The Golden Lion Lake reading room. This air-conditioned public reading room is open six days a week from about 8:30 am to 7:45 pm. A place I often go to from 5 pm until it closes (when there are few people). I can spread my work out on the table.

I guess that, apart from issues like job fulfillment, pay, career development, etc., I have never been a good team player. In most group activities, whether in paid or voluntary work, I have always tended to be at the far back of the orchestra, and in such situations I have felt frustrated, unable to follow my dreams and have felt my life has been wasted.
Burning paper money to appease the spirits during ghost month. This is so much part of the traditional Taiwanese culture here, that these kinds of fires are being seen all over the place.

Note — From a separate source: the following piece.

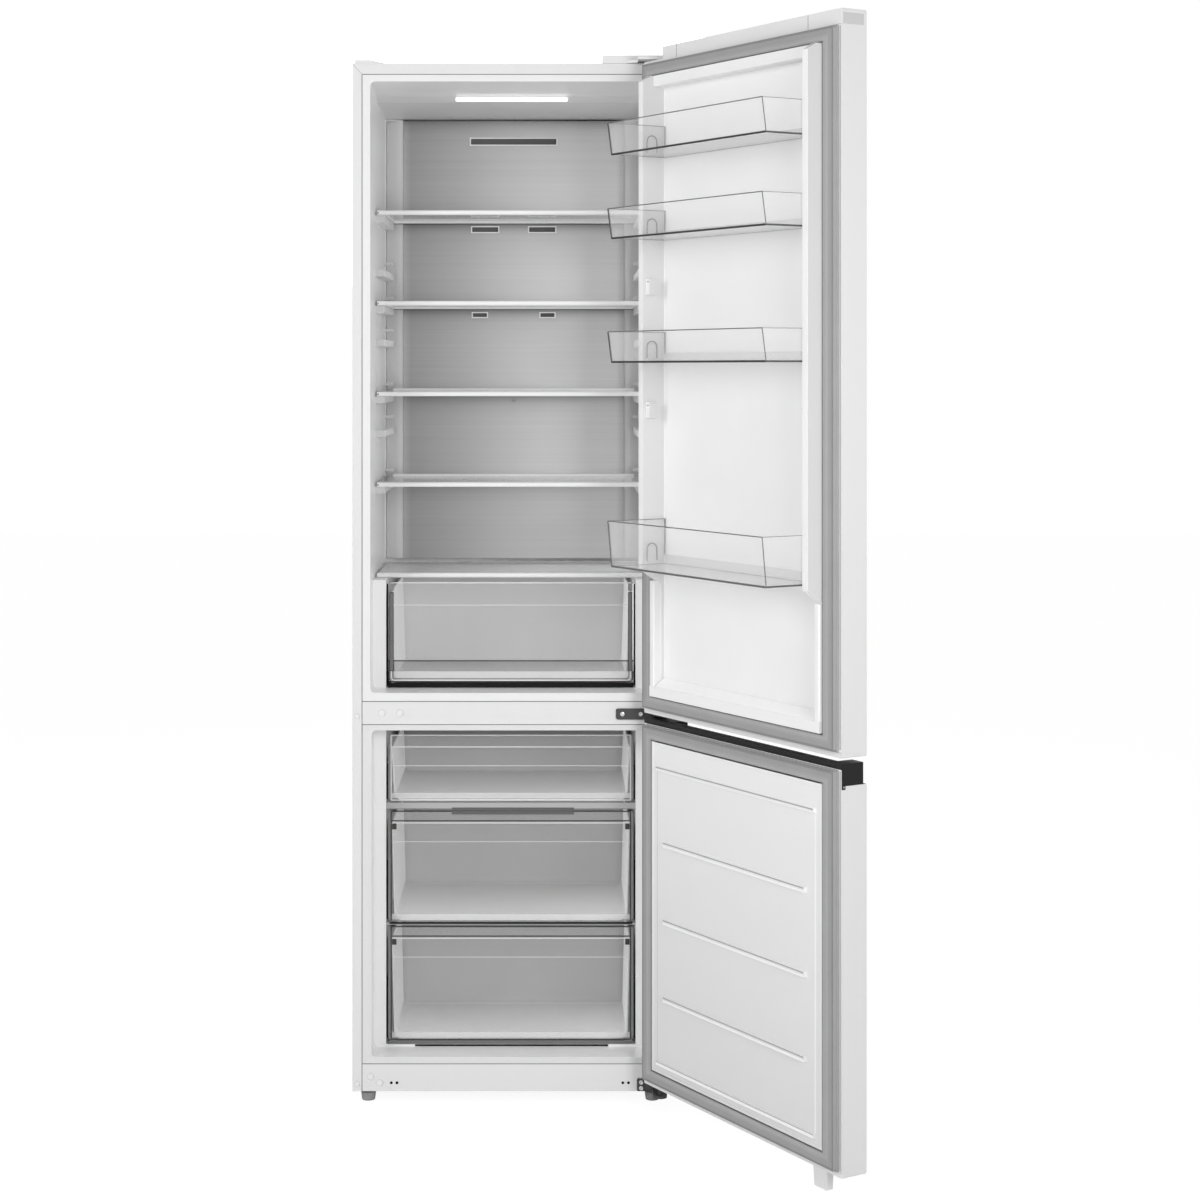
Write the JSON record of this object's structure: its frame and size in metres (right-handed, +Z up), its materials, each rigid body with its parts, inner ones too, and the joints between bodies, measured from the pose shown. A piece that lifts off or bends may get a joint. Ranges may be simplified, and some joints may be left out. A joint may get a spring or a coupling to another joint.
{
  "type": "bottom freezer refrigerator",
  "caption": "Tall free-standing refrigerator with a fridge compartment above a drawer freezer; its right-hung doors swing, its drawers and shelves slide and its door baskets lift off.",
  "frame": {"origin": "on the floor, below the middle of the outline with both doors standing open as pictured", "axes": "+Z up, -Y out of the front, +X to the right seen from the front; the doors hang on the +X side"},
  "size_m": [0.9058, 1.1014, 1.995],
  "materials": {
    "painted_steel": "white paint, satin",
    "door_steel": "white paint, satin",
    "galvanised_steel": "zinc coated, dull",
    "liner_plastic": "white moulded plastic",
    "door_liner_plastic": "white moulded plastic",
    "door_cap_plastic": "white moulded plastic",
    "shelf_trim": "white moulded plastic",
    "shelf_glass": "clear toughened glass",
    "clear_plastic": "clear moulded plastic",
    "basket_plastic": "clear moulded plastic",
    "gasket_rubber": "matt grey seal",
    "insulation": "rigid foam, sealed between the skins",
    "duct_foam": "moulded foam faced with white plastic",
    "brushed_panel": "brushed, grain running across",
    "lamp_lens": "opal lens",
    "hinge_steel": "dark grey coating",
    "black_plastic": "near black, fine texture",
    "feet_plastic": "dark grey",
    "fan_plastic": "white moulded plastic",
    "evaporator_aluminium": "mill finish",
    "condenser_tube": "black lacquered tube",
    "compressor_enamel": "black enamel"
  },
  "bodies": {
    "cabinet": {"cabinet_shell": "painted_steel", "rear_panel": "galvanised_steel", "cabinet_foam": "insulation", "base_pan": "galvanised_steel", "crossbar": "painted_steel", "base_rail": "painted_steel", "fridge_liner": "liner_plastic", "freezer_liner": "liner_plastic", "air_duct": "duct_foam", "metal_back_panel": "brushed_panel", "lamp_lens": "lamp_lens", "crisper_shelf_frame": "shelf_trim", "crisper_shelf_glass": "shelf_glass", "freezer_partition_upper": "shelf_glass", "freezer_partition_lower": "shelf_glass", "freezer_rear_cover": "liner_plastic", "evaporator": "evaporator_aluminium", "fan_motor": "black_plastic", "compressor": "compressor_enamel", "condenser_coil": "condenser_tube", "machine_bay_cover": "black_plastic", "top_hinge": "galvanised_steel", "top_hinge_cover": "door_cap_plastic", "corner_cap": "door_cap_plastic", "middle_hinge": "hinge_steel", "bottom_hinge": "hinge_steel"},
    "fan": {"fan_wheel": "fan_plastic"},
    "foot_left": {"front_foot_left": "feet_plastic"},
    "foot_right": {"front_foot_right": "feet_plastic"},
    "roller_left": {"rear_roller_left": "feet_plastic"},
    "roller_right": {"rear_roller_right": "feet_plastic"},
    "shelf_1": {"shelf_frame_1": "shelf_trim", "shelf_glass_1": "shelf_glass"},
    "shelf_2": {"shelf_frame_2": "shelf_trim", "shelf_glass_2": "shelf_glass"},
    "shelf_3": {"shelf_frame_3": "shelf_trim", "shelf_glass_3": "shelf_glass"},
    "shelf_4": {"shelf_frame_4": "shelf_trim", "shelf_glass_4": "shelf_glass"},
    "crisper": {"crisper_drawer": "clear_plastic"},
    "drawer_upper": {"freezer_drawer_upper": "clear_plastic"},
    "drawer_middle": {"freezer_drawer_middle": "clear_plastic"},
    "drawer_lower": {"freezer_drawer_lower": "clear_plastic"},
    "fridge_door": {"fridge_door_skin": "door_steel", "fridge_door_liner": "door_liner_plastic", "fridge_door_gasket": "gasket_rubber", "fridge_door_foam": "insulation", "fridge_door_top_cap": "door_cap_plastic", "fridge_door_bottom_cap": "door_cap_plastic"},
    "basket_1": {"door_basket_1": "basket_plastic"},
    "basket_2": {"door_basket_2": "basket_plastic"},
    "basket_3": {"door_basket_3": "basket_plastic"},
    "basket_4": {"door_basket_4": "basket_plastic"},
    "freezer_door": {"freezer_door_skin": "door_steel", "freezer_door_liner": "door_liner_plastic", "freezer_door_gasket": "gasket_rubber", "freezer_door_foam": "insulation", "freezer_door_grip_strip": "black_plastic", "freezer_door_bottom_cap": "door_cap_plastic", "freezer_door_lug": "door_cap_plastic"}
  },
  "joints": [
    {"name": "fridge_door_hinge", "type": "hinge", "parent": "cabinet", "child": "fridge_door", "pos_m": [0.13064, -0.02762, 1.3715], "axis": [0, 0, 1], "range_deg": [-121, 9]},
    {"name": "freezer_door_hinge", "type": "hinge", "parent": "cabinet", "child": "freezer_door", "pos_m": [0.13064, -0.02762, 0.3945], "axis": [0, 0, 1], "range_deg": [-121, 9]},
    {"name": "crisper_slide", "type": "slide", "parent": "cabinet", "child": "crisper", "axis": [0, -1, 0], "range_m": [0, 0.25]},
    {"name": "drawer_upper_slide", "type": "slide", "parent": "cabinet", "child": "drawer_upper", "axis": [0, -1, 0], "range_m": [0, 0.26]},
    {"name": "drawer_middle_slide", "type": "slide", "parent": "cabinet", "child": "drawer_middle", "axis": [0, -1, 0], "range_m": [0, 0.26]},
    {"name": "drawer_lower_slide", "type": "slide", "parent": "cabinet", "child": "drawer_lower", "axis": [0, -1, 0], "range_m": [0, 0.2]},
    {"name": "shelf_1_slide", "type": "slide", "parent": "cabinet", "child": "shelf_1", "axis": [0, -1, 0], "range_m": [0, 0.11]},
    {"name": "shelf_2_slide", "type": "slide", "parent": "cabinet", "child": "shelf_2", "axis": [0, -1, 0], "range_m": [0, 0.11]},
    {"name": "shelf_3_slide", "type": "slide", "parent": "cabinet", "child": "shelf_3", "axis": [0, -1, 0], "range_m": [0, 0.11]},
    {"name": "shelf_4_slide", "type": "slide", "parent": "cabinet", "child": "shelf_4", "axis": [0, -1, 0], "range_m": [0, 0.11]},
    {"name": "basket_1_lift", "type": "slide", "parent": "fridge_door", "child": "basket_1", "axis": [0, 0, 1], "range_m": [0, 0.03]},
    {"name": "basket_2_lift", "type": "slide", "parent": "fridge_door", "child": "basket_2", "axis": [0, 0, 1], "range_m": [0, 0.03]},
    {"name": "basket_3_lift", "type": "slide", "parent": "fridge_door", "child": "basket_3", "axis": [0, 0, 1], "range_m": [0, 0.03]},
    {"name": "basket_4_lift", "type": "slide", "parent": "fridge_door", "child": "basket_4", "axis": [0, 0, 1], "range_m": [0, 0.03]},
    {"name": "foot_left_turn", "type": "hinge", "parent": "cabinet", "child": "foot_left", "pos_m": [-0.42386, 0.03438, 0.01], "axis": [0, 0, 1], "continuous": true},
    {"name": "foot_right_turn", "type": "hinge", "parent": "cabinet", "child": "foot_right", "pos_m": [0.11814, 0.03438, 0.01], "axis": [0, 0, 1], "continuous": true},
    {"name": "roller_left_turn", "type": "hinge", "parent": "cabinet", "child": "roller_left", "pos_m": [-0.41486, 0.50838, 0.015], "axis": [1, 0, 0], "continuous": true},
    {"name": "roller_right_turn", "type": "hinge", "parent": "cabinet", "child": "roller_right", "pos_m": [0.10914, 0.50838, 0.015], "axis": [1, 0, 0], "continuous": true},
    {"name": "fan_spin", "type": "hinge", "parent": "cabinet", "child": "fan", "pos_m": [-0.15286, 0.42338, 0.61], "axis": [0, 1, 0], "continuous": true}
  ]
}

So for the time being, I am "doing my own thing" as regards work, supporting my family and preparing for the future. I strategize and make plans on my own, and I mostly work on my own. I am not trying to further the cause of any organization, save my own reputation. I am, however, seeking to pursue excellence in what I do. In fact the work I do is little understood, perhaps not surprisingly since it involves the Chinese language, but I am convinced that if I can keep pace with the new developments constantly taking place, I am confident that as a chicken's head as opposed to an ox's tail, I can still continue to find my way in this increasingly integrated but at times unsteady world.
Tables laid out for an offering during the ghost month outside a temple next to the Golden Lion Lake.

I continue to swim regularly, although with both children now in full-time education, I am currently unable to devote as much time to sports as I would like, and work is often a higher priority. Hopefully, my swimming will not slow down too much before I have the chance to visit Hawai'i again.